My daughter has rediscovered books – ones without pictures! After a few years of toddler-wrangling (she had 3 babies in 2 1/2 years, now all still under 5 years old), she’s finally finding some time to read books that she can recommend to me. We discuss books! This is the first time since, well, her high school years (and I think she mostly read the Cliff notes then, anyway) – and we have a little book club of two going on. I have audiobooks to thank for that.

I’m so proud to be part of a vocation that brings books to those who simply don’t have the time to read with our eyes for long. My daughter can listen though…while walking, while cooking, while driving (if kids are occupied) – and her world has opened up again. Books do that. And while I have been an avid listener for years (as well as reader – well, since my kids have grown) I’m thrilled to see her rediscover that there is a whole world of stories beyond Disney Princesses and Dr.
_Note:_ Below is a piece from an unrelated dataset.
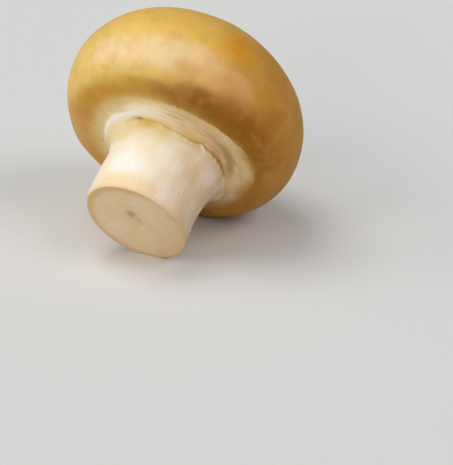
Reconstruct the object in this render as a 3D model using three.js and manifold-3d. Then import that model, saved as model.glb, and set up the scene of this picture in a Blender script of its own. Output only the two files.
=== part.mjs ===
// A closed cremini mushroom, picked and trimmed at the foot of its stem.
// It is turned upright about its axis, cut face down and crown up, then laid on its side:
// it lies on the flank of its cap and on the edge of its cut. Millimetres, +Z up.

import * as THREE from 'three';
import { mergeVertices } from 'three/addons/utils/BufferGeometryUtils.js';
import Module from 'manifold-3d';

const wasm = await Module();
wasm.setup();

// Cap: an oblate dome over a shallower belly, both measured from its widest ring.
const cap = {
  radius: 25,
  crownHeight: 18.7,
  bellyDepth: 16.6,
  ringHeight: 26.6, // widest ring above the cut
  marginAngle: THREE.MathUtils.degToRad(-31), // where the belly starts to roll inwards
};

// Stem: heights are above the cut, radii about the stem's own centre line.
const stem = {
  footRadius: 10.5,
  waistRadius: 10.7,
  neckRadius: 11.7,
  neckHeight: 14.9,
  lipRise: 0.65, // from the neck up to the edge of the crease
  offset: new THREE.Vector2(1.75, 0.95), // centre line away from the cap's axis
  bow: 0.6, // how far the middle of the stem bulges back towards the cap's axis
  cutSlope: new THREE.Vector2(0.020, -0.039), // rise of the cut face per millimetre across
};

// Underside: the closed veil spans from a crease at the stem's neck to the cap's rolled margin.
const veil = {
  creaseRadius: 12.6,
  creaseHeight: 16.45,
  collarRadius: 14.9, // a low swelling stands round the crease
  collarHeight: 16.35,
  marginRadius: 19.4,
  marginHeight: 16.95,
};

const pressedFlat = 0.3; // depth of the flats where the soft flesh bears on the table
const turns = 60; // facets around the axis

const smooth = THREE.MathUtils.smoothstep;
const at = (radius, height) => new THREE.Vector2(radius, height);

// Half outline from the middle of the cut, out and up round the mushroom to the crown.
function halfOutline() {
  const foot = [
    at(0, 0),
    at(stem.footRadius * 0.5, 0),
    at(stem.footRadius, 0),
  ];
  const lip = at(stem.neckRadius + 0.25, stem.neckHeight + stem.lipRise);
  const side = new THREE.SplineCurve([
    at(stem.waistRadius, 0.5),
    at(stem.waistRadius, 5),
    at(stem.waistRadius + 0.05, 10),
    at(stem.waistRadius + 0.45, 13),
    at(stem.neckRadius, stem.neckHeight),
    lip,
  ]);
  const underside = new THREE.SplineCurve([
    lip,
    at(veil.creaseRadius, veil.creaseHeight),
    at(veil.collarRadius - 1.3, veil.collarHeight + 0.2),
    at(veil.collarRadius, veil.collarHeight),
    at(veil.collarRadius + 1.2, veil.collarHeight + 0.45),
    at(veil.marginRadius, veil.marginHeight),
    bellyCurve().getPoint(0),
  ]);
  return [
    ...foot,
    ...side.getPoints(9),
    ...underside.getPoints(14).slice(1),
    ...bellyCurve().getPoints(5).slice(1),
    ...crownCurve().getPoints(13).slice(1),
  ];
}

function bellyCurve() {
  return new THREE.EllipseCurve(0, cap.ringHeight, cap.radius, cap.bellyDepth, cap.marginAngle, 0);
}

function crownCurve() {
  return new THREE.EllipseCurve(0, cap.ringHeight, cap.radius, cap.crownHeight, 0, Math.PI / 2);
}

// Shifts the stem and the veil off the cap's axis, bows the stem, and slopes the cut.
function growUnevenly(geometry) {
  const position = geometry.getAttribute('position');
  const point = new THREE.Vector3();
  for (let i = 0; i < position.count; i++) {
    point.fromBufferAttribute(position, i);
    const radius = Math.hypot(point.x, point.y);
    const below = point.z < cap.ringHeight;
    const share = below ? 1 - smooth(radius, veil.collarRadius + 1.5, cap.radius * 0.88) : 0;
    const bowed = 1 - stem.bow / stem.offset.length() * bowAt(point.z);
    const nearCut = 1 - smooth(point.z, 0, stem.neckHeight * 0.6);
    point.z += nearCut * (point.x * stem.cutSlope.x + point.y * stem.cutSlope.y);
    point.x += share * bowed * stem.offset.x;
    point.y += share * bowed * stem.offset.y;
    position.setXYZ(i, point.x, point.y, point.z);
  }
  return geometry;
}

function bowAt(height) {
  return height < stem.neckHeight ? Math.sin(Math.PI * height / stem.neckHeight) : 0;
}

// Angle of the axis above the table at which the cap and the cut edge both touch it.
function restingAngle(geometry) {
  const position = geometry.getAttribute('position');
  const point = new THREE.Vector3();
  const gap = (angle) => {
    let lowestOfCap = Infinity;
    let lowestOfStem = Infinity;
    for (let i = 0; i < position.count; i++) {
      point.fromBufferAttribute(position, i);
      const height = laidHeight(point, angle);
      if (point.z > stem.neckHeight) lowestOfCap = Math.min(lowestOfCap, height);
      else lowestOfStem = Math.min(lowestOfStem, height);
    }
    return lowestOfCap - lowestOfStem;
  };
  let shallow = THREE.MathUtils.degToRad(15);
  let steep = THREE.MathUtils.degToRad(45);
  for (let step = 0; step < 40; step++) {
    const middle = (shallow + steep) / 2;
    if (gap(middle) > 0) steep = middle;
    else shallow = middle;
  }
  return (shallow + steep) / 2;
}

// Height above the table, give or take a constant, once the axis leans back by the angle.
function laidHeight(point, angle) {
  return point.z * Math.sin(angle) - point.y * Math.cos(angle);
}

// Merges the seam and the poles, so that the surface is one closed skin.
function toManifold(geometry) {
  const bare = geometry.clone().deleteAttribute('normal').deleteAttribute('uv');
  const merged = mergeVertices(bare, 1e-3);
  const index = merged.getIndex().array;
  const triangles = [];
  for (let i = 0; i < index.length; i += 3) {
    const [a, b, c] = index.slice(i, i + 3);
    if (a !== b && b !== c && c !== a) triangles.push(a, b, c);
  }
  return new wasm.Manifold(new wasm.Mesh({
    numProp: 3,
    vertProperties: new Float32Array(merged.getAttribute('position').array),
    triVerts: new Uint32Array(triangles),
  }));
}

function toGeometry(manifold) {
  const { vertProperties, triVerts } = manifold.getMesh();
  const geometry = new THREE.BufferGeometry();
  geometry.setAttribute('position', new THREE.BufferAttribute(vertProperties, 3));
  geometry.setIndex(new THREE.BufferAttribute(triVerts, 1));
  return geometry;
}

// Trims away the little that would be below the table, which leaves two small flats.
function pressOnTable(geometry) {
  geometry.computeBoundingBox();
  geometry.translate(0, 0, -geometry.boundingBox.min.z - pressedFlat);
  const size = cap.radius * 4;
  const below = new THREE.BoxGeometry(size, size, size).translate(0, 0, -size / 2);
  return toGeometry(toManifold(geometry).subtract(toManifold(below)));
}

// Puts the origin under the middle of the mushroom, on the table.
function centre(geometry) {
  geometry.computeBoundingBox();
  const middle = geometry.boundingBox.getCenter(new THREE.Vector3());
  return geometry.translate(-middle.x, -middle.y, 0);
}

function makeMushroom() {
  const upright = new THREE.LatheGeometry(halfOutline(), turns).rotateX(Math.PI / 2);
  const grown = growUnevenly(upright);
  const laid = grown.rotateX(restingAngle(grown) - Math.PI / 2);
  const geometry = centre(pressOnTable(laid));
  geometry.computeVertexNormals();
  const flesh = new THREE.MeshStandardMaterial({ color: 0xc8995a, roughness: 0.6, metalness: 0 });
  const mesh = new THREE.Mesh(geometry, flesh);
  mesh.name = 'mushroom';
  return mesh;
}

const mushroom = new THREE.Group();
mushroom.add(makeMushroom());

export default mushroom;
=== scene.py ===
import math

import bmesh
import bpy
from mathutils import Matrix, Vector, noise


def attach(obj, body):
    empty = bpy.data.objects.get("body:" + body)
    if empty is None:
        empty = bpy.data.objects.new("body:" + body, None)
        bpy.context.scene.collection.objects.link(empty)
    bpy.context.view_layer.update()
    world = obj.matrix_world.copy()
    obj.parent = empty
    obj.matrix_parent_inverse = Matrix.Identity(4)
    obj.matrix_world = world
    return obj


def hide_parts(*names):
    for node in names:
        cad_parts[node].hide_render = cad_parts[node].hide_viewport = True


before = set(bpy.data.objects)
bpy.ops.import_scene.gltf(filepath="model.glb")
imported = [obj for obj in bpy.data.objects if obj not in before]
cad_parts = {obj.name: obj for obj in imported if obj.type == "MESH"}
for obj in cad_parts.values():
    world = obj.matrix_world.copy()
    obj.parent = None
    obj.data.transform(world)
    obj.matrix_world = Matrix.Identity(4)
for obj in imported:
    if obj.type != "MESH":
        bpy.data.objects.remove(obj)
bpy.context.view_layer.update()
millimetre = 0.001


# Small helpers

def smoothStep(low, high, value):
    share = min(max((value - low) / (high - low), 0.0), 1.0)
    return share * share * (3 - 2 * share)


def hump(middle, width, value):
    # 1 at the middle, falling smoothly to 0 one width away
    return 1 - smoothStep(0, width, abs(value - middle))


def mixed(low, high, share):
    return low + (high - low) * share


def facing(turn, wanted, width):
    # 1 on the side at the wanted angle round the axis, 0 from width degrees away
    apart = abs((math.degrees(turn) - wanted + 180) % 360 - 180)
    return 1 - smoothStep(0, width, apart)


def linked(name, mesh):
    piece = bpy.data.objects.new(name, mesh)
    bpy.context.scene.collection.objects.link(piece)
    return piece


def paint(hexCode):
    # a colour as written, such as "e8b45c", in the linear values that a socket takes
    values = [int(hexCode[i:i + 2], 16) / 255 for i in (0, 2, 4)]
    return [v / 12.92 if v < 0.04 else ((v + 0.055) / 1.055) ** 2.4 for v in values] + [1]


# The mushroom is shaped upright, in millimetres, cut at height 0 and crown up, then laid down.
# Turns are degrees round its axis: -90 is the side that lies uppermost.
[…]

Seuss, and it reaffirms my commitment to the work we narrators do.

Let’s be candid. Audiobook narration doesn’t pay all that well, compared to other types of voiceover and narration. But, compared to other types of work, it does. Yes, we can work from home; yes, we can make our own schedules (usually), as long as we meet our deadlines; yes, we get the fringe benefits of experiencing books we might never have found otherwise.

But it’s a lot of work. Any narrator will agree. Not just the narrating itself – but the training, the warming up, the pre-reading, research, retakes, editing, etc. But I also think most of us will also agree that the work has a certain, well, nobility to it.

Commercials and e-learning often have a short shelf life – they are used up, and then often disappear. But audiobooks live forever. Years after I’ve almost forgotten I’d narrated something, I might get a grateful e-mail from a listener.? And: seeing people like my daughter rediscover the world of entertainment and information available to those who don’t have the time, eyesight, or “patience” to experience books on paper (or screen) brings me so much joy. Even in this weird year (or maybe, especially in this weird year) audiobooks are a beacon of possibility and a welcome distraction.

We are doing good work. I am proud to be a member of the audiobook community. Hope you are too.

And, of course, thanks to the authors, producers and distributors who make our work possible. Happy (2020-weird) Thanksgiving!